Fourth Era: Electronic rock. Signals. Grace under pressure. Power Windows. Hold your Fire. Presto. Definite change, and some more lesser hits made it out. But they embraced keyboards completely and some fans left because of the lack of guitar. Signals would be the entry point, but with some repeat listens every one of these is a gem.

Fifth era: changing about and just doing their stuff. The albums after this. I’d do these last. They tried rappy bits. Grungy songs. Also tried going back to their roots.

Second and Third Era rush weren’t often about the main songs, the hits. They were about the album tracks left over, the instrumental. Fan’s greats were the likes of YYZ, Natural Science, La Villa Strangiato, The Trees. To listen to a Rush album for the hits is completely missing the point of it.

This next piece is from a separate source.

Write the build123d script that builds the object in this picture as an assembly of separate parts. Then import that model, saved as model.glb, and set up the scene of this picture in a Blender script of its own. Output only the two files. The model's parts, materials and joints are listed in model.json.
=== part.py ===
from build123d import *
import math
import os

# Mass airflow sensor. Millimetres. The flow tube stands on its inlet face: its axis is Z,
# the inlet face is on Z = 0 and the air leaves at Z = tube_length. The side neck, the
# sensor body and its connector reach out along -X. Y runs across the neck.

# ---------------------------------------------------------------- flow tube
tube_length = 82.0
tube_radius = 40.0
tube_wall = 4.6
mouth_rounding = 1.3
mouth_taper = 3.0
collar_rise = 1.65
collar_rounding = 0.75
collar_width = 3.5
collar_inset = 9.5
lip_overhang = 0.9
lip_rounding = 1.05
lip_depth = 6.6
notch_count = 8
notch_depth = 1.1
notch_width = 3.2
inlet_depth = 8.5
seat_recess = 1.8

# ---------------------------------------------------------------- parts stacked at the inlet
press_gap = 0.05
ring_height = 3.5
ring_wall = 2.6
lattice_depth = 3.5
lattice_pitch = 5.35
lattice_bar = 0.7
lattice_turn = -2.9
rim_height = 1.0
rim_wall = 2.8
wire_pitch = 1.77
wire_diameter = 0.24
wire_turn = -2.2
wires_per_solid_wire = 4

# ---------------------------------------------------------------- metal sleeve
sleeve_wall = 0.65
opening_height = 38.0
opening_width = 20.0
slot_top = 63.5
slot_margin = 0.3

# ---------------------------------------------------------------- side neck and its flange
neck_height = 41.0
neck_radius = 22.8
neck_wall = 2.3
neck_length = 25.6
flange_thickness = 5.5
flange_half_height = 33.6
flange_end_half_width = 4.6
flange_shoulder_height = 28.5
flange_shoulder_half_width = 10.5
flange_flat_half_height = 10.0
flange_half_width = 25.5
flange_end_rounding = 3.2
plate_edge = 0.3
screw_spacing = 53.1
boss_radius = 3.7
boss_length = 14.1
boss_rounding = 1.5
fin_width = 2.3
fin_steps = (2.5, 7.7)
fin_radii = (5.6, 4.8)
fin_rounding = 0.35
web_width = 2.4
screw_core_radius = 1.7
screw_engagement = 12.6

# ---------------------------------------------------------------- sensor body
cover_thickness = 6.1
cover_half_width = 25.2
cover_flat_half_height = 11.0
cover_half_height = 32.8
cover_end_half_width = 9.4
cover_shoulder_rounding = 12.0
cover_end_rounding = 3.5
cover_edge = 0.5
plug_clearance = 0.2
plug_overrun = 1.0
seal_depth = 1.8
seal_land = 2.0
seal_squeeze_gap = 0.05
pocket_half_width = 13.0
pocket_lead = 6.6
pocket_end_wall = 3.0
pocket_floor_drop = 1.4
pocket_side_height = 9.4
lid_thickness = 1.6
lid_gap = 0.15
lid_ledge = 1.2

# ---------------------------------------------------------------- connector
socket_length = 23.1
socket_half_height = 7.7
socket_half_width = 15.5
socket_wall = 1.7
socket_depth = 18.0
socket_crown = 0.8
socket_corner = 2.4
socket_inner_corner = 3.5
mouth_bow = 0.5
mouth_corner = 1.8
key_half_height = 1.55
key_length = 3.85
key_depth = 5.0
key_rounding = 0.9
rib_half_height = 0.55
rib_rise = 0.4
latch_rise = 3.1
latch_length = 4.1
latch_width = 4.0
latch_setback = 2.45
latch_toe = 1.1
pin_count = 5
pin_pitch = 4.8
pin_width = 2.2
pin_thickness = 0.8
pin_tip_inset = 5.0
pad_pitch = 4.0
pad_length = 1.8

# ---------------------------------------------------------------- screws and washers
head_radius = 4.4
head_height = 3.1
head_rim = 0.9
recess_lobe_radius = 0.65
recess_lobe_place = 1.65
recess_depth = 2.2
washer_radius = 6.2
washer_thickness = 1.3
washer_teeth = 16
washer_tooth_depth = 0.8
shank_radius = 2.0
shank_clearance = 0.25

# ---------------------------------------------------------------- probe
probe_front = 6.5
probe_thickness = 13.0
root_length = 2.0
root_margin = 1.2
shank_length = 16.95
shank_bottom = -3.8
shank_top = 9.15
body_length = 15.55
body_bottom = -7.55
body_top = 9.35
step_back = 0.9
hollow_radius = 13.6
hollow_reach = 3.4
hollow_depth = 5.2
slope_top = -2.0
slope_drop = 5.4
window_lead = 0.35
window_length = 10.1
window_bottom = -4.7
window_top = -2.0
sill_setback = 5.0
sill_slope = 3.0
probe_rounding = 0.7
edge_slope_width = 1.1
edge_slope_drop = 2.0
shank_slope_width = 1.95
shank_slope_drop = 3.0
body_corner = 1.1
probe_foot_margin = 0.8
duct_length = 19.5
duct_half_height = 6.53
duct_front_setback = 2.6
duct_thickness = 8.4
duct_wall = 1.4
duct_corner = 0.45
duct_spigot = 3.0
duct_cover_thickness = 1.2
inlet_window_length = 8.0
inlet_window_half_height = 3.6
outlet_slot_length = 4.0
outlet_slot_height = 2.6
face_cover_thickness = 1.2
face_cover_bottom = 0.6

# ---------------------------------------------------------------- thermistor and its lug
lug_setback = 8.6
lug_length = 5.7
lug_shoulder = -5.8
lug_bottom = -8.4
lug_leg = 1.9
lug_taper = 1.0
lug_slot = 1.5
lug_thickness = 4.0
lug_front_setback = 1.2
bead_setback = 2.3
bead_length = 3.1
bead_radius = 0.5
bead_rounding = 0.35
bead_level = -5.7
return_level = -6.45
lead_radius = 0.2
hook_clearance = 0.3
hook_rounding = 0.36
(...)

My entry point was A Farewell to Kings (alongside me listening to Led Zeppelin IV), but maybe some fans don’t rate it. It had a longish proggy song to enjoy, and a bunch of good short ones to enjoy too. Perhaps that might work for you.

Over time my favourites changed. I like the niche, less successful albums of theirs. and not the hits. Hemispheres and Caress of Steel are my favourites, but I’d not start with either of those.

BUMP

It’s been a couple years.

What are people’s thoughts on Christopher Cross? I thought I’d try his albums, but have always heard he couldn’t equal his debut.

Is he good?

Is he GOOD? That I don’t know, I know that I like individual songs of his and the rest tends to feel like pleasant musak. The good sort mind you, that you can let your mind wander along with or just relax too, but nothing I’m actively listening along with.

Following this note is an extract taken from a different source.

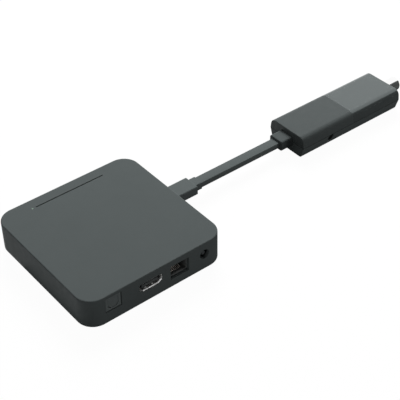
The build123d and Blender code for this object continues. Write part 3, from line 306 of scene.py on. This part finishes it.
def overlay(material, colour, axis, low, high):
    """Lays another colour over a material where one Object coordinate lies between two values;
    here it paints shade at the seam and highlights on socket rims.
    """
    tree = material.node_tree
    shader = principled(material)
    place = tree.nodes.new("ShaderNodeTexCoord")
    parts = tree.nodes.new("ShaderNodeSeparateXYZ")
    near = tree.nodes.new("ShaderNodeMath")
    near.operation = "COMPARE"
    near.inputs[1].default_value = (low + high) / 2
    near.inputs[2].default_value = (high - low) / 2
    mix = tree.nodes.new("ShaderNodeMix")
    mix.data_type = "RGBA"
    tree.links.new(place.outputs["Object"], parts.inputs["Vector"])
    tree.links.new(parts.outputs[axis], near.inputs[0])
    tree.links.new(near.outputs[0], mix.inputs["Factor"])
    tree.links.new(shader.inputs["Base Color"].links[0].from_socket, mix.inputs["A"])
    mix.inputs["B"].default_value = (*colour, 1)
    tree.links.new(mix.outputs["Result"], shader.inputs["Base Color"])


def dress(material, *nodes):
    """Gives these CAD nodes one material."""
    for node in nodes:
        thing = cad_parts[node]
        thing.data.materials.clear()
        thing.data.materials.append(material)


def deselect():
    """Nothing stays selected, so that the next tool acts on the new piece alone."""
    if bpy.context.object and bpy.context.object.mode != "OBJECT":
        bpy.ops.object.mode_set(mode="OBJECT")
    bpy.ops.object.select_all(action="DESELECT")


def select_edges(thing, wanted):
    """Goes into edit mode with the edges selected whose two ends the test accepts."""
    bpy.ops.object.mode_set(mode="EDIT")
    bpy.ops.mesh.select_mode(type="EDGE")
    bpy.ops.mesh.select_all(action="DESELECT")
    bpy.ops.object.mode_set(mode="OBJECT")
    points = thing.data.vertices
    for edge in thing.data.edges:
        edge.select = wanted(points[edge.vertices[0]].co, points[edge.vertices[1]].co)
    bpy.ops.object.mode_set(mode="EDIT")


# Camera and stage

class STREAMBOX_OT_camera(bpy.types.Operator):
    """Adds the camera and aims it at the box and its stick"""

    bl_idname = "streambox.camera"
    bl_label = "Camera"

    def execute(self, context):
        """Stands the camera at its angle and distance, with its small roll."""
        light = context.scene.streambox_light
        deselect()
        bpy.ops.object.camera_add()
        camera = context.object
        camera.name = "studio_camera"
        a, e, r = light.azimuth, light.elevation, light.roll
        back = Vector((math.sin(a) * math.cos(e), -math.cos(a) * math.cos(e), math.sin(e)))
        right = Vector((0, 0, 1)).cross(back).normalized()
        up = back.cross(right)
        right, up = (
            math.cos(r) * right + math.sin(r) * up,
            math.cos(r) * up - math.sin(r) * right,
        )
        place = Matrix((right, up, back)).transposed().to_4x4()
        place.translation = CAMERA_TARGET + back * light.distance
        camera.matrix_world = place
        camera.data.lens = light.lens
        camera.data.sensor_width = 36
        camera.data.clip_start = 0.01
        context.scene.camera = camera
        return {"FINISHED"}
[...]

I’d advise streaming a few albums, and if you need music to mellow too, consider a Best of Album (which is what I have) for a quit afternoon of listening.

But back to my first point, the only songs I’ll stop and actively listen too are Sailing and Arthur’s Theme (Best That You Can Do). There are plenty of other popular songs, but those are the two that work for me personally.

Two years and it goes from Rush to Christopher Cross?

What a long strange trip it’s been.

I know this is a bit late, but - no-one should ever have to Stockholm themselves into liking a band.